More recent research has shown that the stages of growth model does not necessarily reflect a fixed or sequential progression. Empirical studies suggest that organizations may skip stages, revisit earlier stages, or progress in alternative orders, indicating that growth patterns can be more fluid than originally proposed.

==Criticism==
An argument posed dealt with the main focus on the change in budget, and whether it is “reasonable to assume that a single variable serves as a suitable surrogate for so much.” It seems logical that this single variable could be an indicator of other variables such as the organizational environment or an organization's learning curve, but not that it is the sole driving force of the entire model. Nolan shows little connection that would make his initial point a valid one.

In his model, Richard Nolan states that the force behind the growth of computing through the stages is technological change. King and Kramer find this to be far too general as they say, “there are additional factors that should be considered. Most important are the "demand-side" factors that create a ripe environment for technological changes to be considered and adopted.” As proposed, technological change has a multitude of facets that determine its necessity. Change cannot be brought forth unless it is needed under certain circumstances. Unwarranted change would result in excess costs and potential failure of the process.
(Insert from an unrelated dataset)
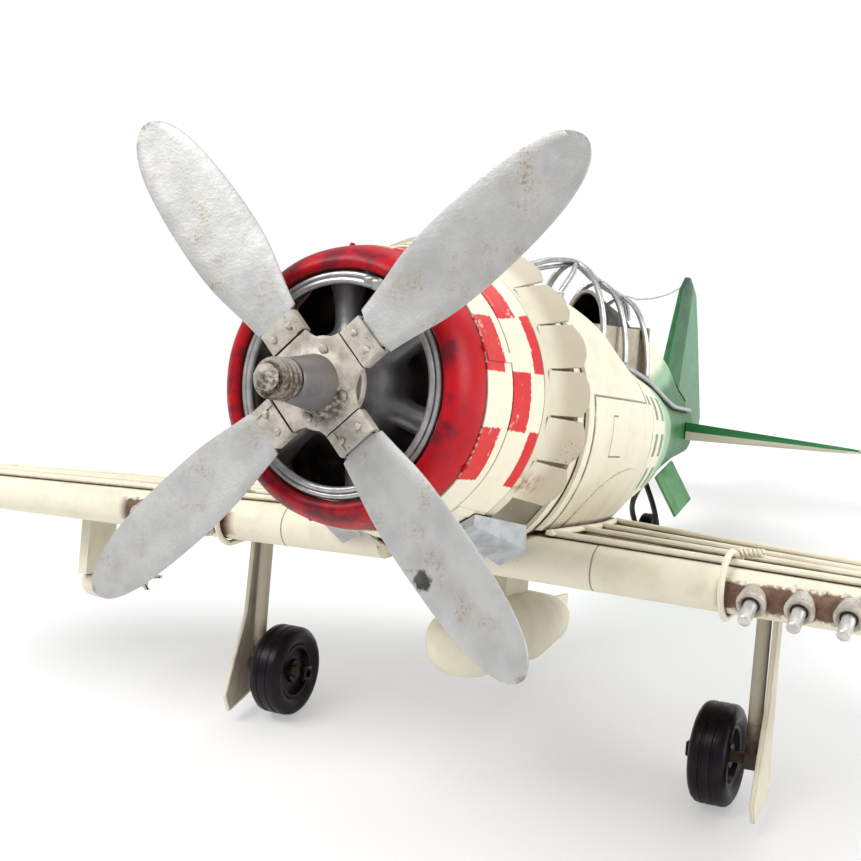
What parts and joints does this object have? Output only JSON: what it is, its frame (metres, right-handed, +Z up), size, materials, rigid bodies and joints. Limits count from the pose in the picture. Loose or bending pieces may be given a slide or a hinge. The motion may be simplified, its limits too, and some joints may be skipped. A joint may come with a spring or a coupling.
{
  "type": "propeller plane model",
  "caption": "Hand-made sheet-metal model of a single-engined low-wing propeller plane standing on its wheels, with turning propeller and wheels.",
  "frame": {"origin": "centre of the bounding box on the plane the wheels stand on", "axes": "+X to the model's port side along the wings, +Y aft towards the tail, +Z up; the airframe sits nose up in this frame, as it stands on its wheels"},
  "size_m": [0.3, 0.2366, 0.1403],
  "materials": {
    "cream_paint": "satin, brown washed and worn",
    "red_paint": "gloss",
    "green_paint": "satin, worn",
    "silver_metal": "finely grained",
    "soldered_metal": "dull, stained at its joints",
    "casting": "gunmetal, satin",
    "grey_paint": "satin",
    "blue_grey_sheet": "dull",
    "black_paint": "matt",
    "tyre": "satin"
  },
  "bodies": {
    "airframe": {"antenna_wire": "grey_paint", "belly_tank": "cream_paint", "canopy_frame": "silver_metal", "cockpit_floor": "black_paint", "cowl_flap_ring": "cream_paint", "cowl_front_band": "cream_paint", "cowl_lip": "red_paint", "cowl_mouth_ring": "silver_metal", "cowl_rear_band": "cream_paint", "engine_casting": "casting", "engine_mount": "grey_paint", "exhaust_outlet_port": "blue_grey_sheet", "exhaust_outlet_starboard": "blue_grey_sheet", "fuselage_front": "cream_paint", "fuselage_rear": "cream_paint", "fuselage_strap": "cream_paint", "gear_door_port": "cream_paint", "gear_door_starboard": "cream_paint", "gear_leg_port": "cream_paint", "gear_leg_starboard": "cream_paint", "gun_port_1": "silver_metal", "gun_port_2": "silver_metal", "gun_port_3": "silver_metal", "gun_starboard_1": "silver_metal", "gun_starboard_2": "silver_metal", "gun_starboard_3": "silver_metal", "pilot_seat": "grey_paint", "rear_bulkhead": "cream_paint", "side_panel_port": "cream_paint", "side_panel_starboard": "cream_paint", "tail_door_port": "green_paint", "tail_door_starboard": "green_paint", "tail_fin": "green_paint", "tail_fork": "black_paint", "tailplane_port": "green_paint", "tailplane_starboard": "green_paint", "turtledeck": "cream_paint", "wing_band_port": "cream_paint", "wing_band_starboard": "cream_paint", "wing_bomb_port": "cream_paint", "wing_bomb_starboard": "cream_paint", "wing_port": "cream_paint", "wing_starboard": "cream_paint", "wing_wires_port": "cream_paint", "wing_wires_starboard": "cream_paint"},
    "propeller": {"propeller_blade_1": "silver_metal", "propeller_blade_2": "silver_metal", "propeller_blade_3": "silver_metal", "propeller_blade_4": "silver_metal", "blade_clamp_1": "soldered_metal", "blade_clamp_2": "soldered_metal", "blade_clamp_3": "soldered_metal", "blade_clamp_4": "soldered_metal", "propeller_hub": "soldered_metal", "nose_sleeve": "grey_paint", "nose_coil": "soldered_metal", "propeller_shaft": "soldered_metal"},
    "main_wheel_port": {"main_wheel_port": "tyre"},
    "main_wheel_starboard": {"main_wheel_starboard": "tyre"},
    "tail_wheel": {"tail_wheel": "tyre"}
  },
  "joints": [
    {"name": "propeller_spin", "type": "hinge", "parent": "airframe", "child": "propeller", "pos_m": [0, -0.10189, 0.0999], "axis": [0, 0.942, -0.3357], "continuous": true},
    {"name": "main_wheel_port_spin", "type": "hinge", "parent": "airframe", "child": "main_wheel_port", "pos_m": [0.051, -0.0468, 0.0102], "axis": [1, 0, 0], "continuous": true},
    {"name": "main_wheel_starboard_spin", "type": "hinge", "parent": "airframe", "child": "main_wheel_starboard", "pos_m": [-0.051, -0.0468, 0.0102], "axis": [1, 0, 0], "continuous": true},
    {"name": "tail_wheel_spin", "type": "hinge", "parent": "airframe", "child": "tail_wheel", "pos_m": [0, 0.06618, 0.0055], "axis": [1, 0, 0], "continuous": true}
  ]
}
Last, the stages of growth model assumes straightforward organizational goals that are to be determined through the technological change. This can be viewed as very naïve from the user perspective. King and Kraemer state, “the question of whether organizational goals are uniform and consistent guides for the behavior of organizational actors, as opposed to dynamic and changing targets that result from competition and conflict among organizational actors, has received considerable attention in the literature on computing.” Clearly, organizational goals are ever changing and sometimes rigid indicators of direction. They cannot be “uniform” objectives that are not subject to change.